See also Tan Weiming. The Perils of Judicial Copying and the Presumption of Judicial Integrity: Lim Chee Huat v. Public Prosecutor [2019] SGHC 132 (2020). Civil Justice Quarterly 39 (1):12-22.

This discussion should be ended with the English Court of Appeal decision in Crinion and another v. IG Markets Ltd [2013] EWCA Civ 587, paras 6 to 10.

Underhill LJ:

  1. The Judge made no changes to that overall structure. He retained all the headings. The changes which he made to the actual text were, broadly, of four kinds.

  2. First, he made the purely mechanical changes necessary to convert submissions into a judgment….

  3. Secondly, he added some short introductory material of a kind which had not been necessary in Mr Chirnside’s submissions. …

  4. Thirdly, he made a number of small verbal changes throughout the text. Some were apparently for stylistic reasons. Others were in the interests of clarity …

  5. Finally, there are some more substantial changes ….

  6. In my opinion it was indeed thoroughly bad practice for the Judge to construct his judgment in the way that he did … For the Judge to rely as heavily as he did on Mr Chirnside’s written submissions did indeed risk giving the impression that he had not performed his task of considering both parties’ cases independently and even-handedly. I accept of course that a judge will often derive great assistance from counsel’s written submissions, and there is nothing inherently wrong in his making extensive use of them … But where that occurs the judge should take care to make it clear that he or she has fully considered such contrary submissions as have been made and has brought their own independent judgment to bear.
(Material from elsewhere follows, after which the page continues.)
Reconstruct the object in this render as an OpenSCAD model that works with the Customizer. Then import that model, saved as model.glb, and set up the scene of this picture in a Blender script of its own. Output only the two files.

The more extensive the reliance on material supplied by only one party, the greater the risk that the judge will in fact fail to do justice to the other party’s case – and in any event that that will appear to have been the case… But I have never before seen a case where the entirety of a judgment has been based on one side’s submissions in the way that occurred here.

Sir Stephen Sedley:

  1. Unequivocal acceptance of one party’s case has always posed a problem for judges. To simply adopt that party’s submissions, however cogent they are, is to overlook what is arguably the principal function of a reasoned judgment, which is to explain to the unsuccessful party why they have lost. Such an omission is not generally redressed by a perfunctory acknowledgment of the latter’s arguments. Even a party without merit is entitled to the measure of respect which a properly reasoned judgment conveys.

  2. Information technology has made it seductively easy to do what the judge did in this case. It has also made it embarrassingly easy to demonstrate what he has done….

Longmore LJ:

  1. But we trust that no judge in any future case will lift so much of a claimant’s submissions into his own judgment as this judge has done and that, if substantial portions are to be lifted, it will be with proper acknowledgment and with a recitation of the defendant’s case together with a reasoned rejection of it. It is only in that way that unnecessary appeals can be avoided and the litigant be satisfied that he has received the justice that is his due.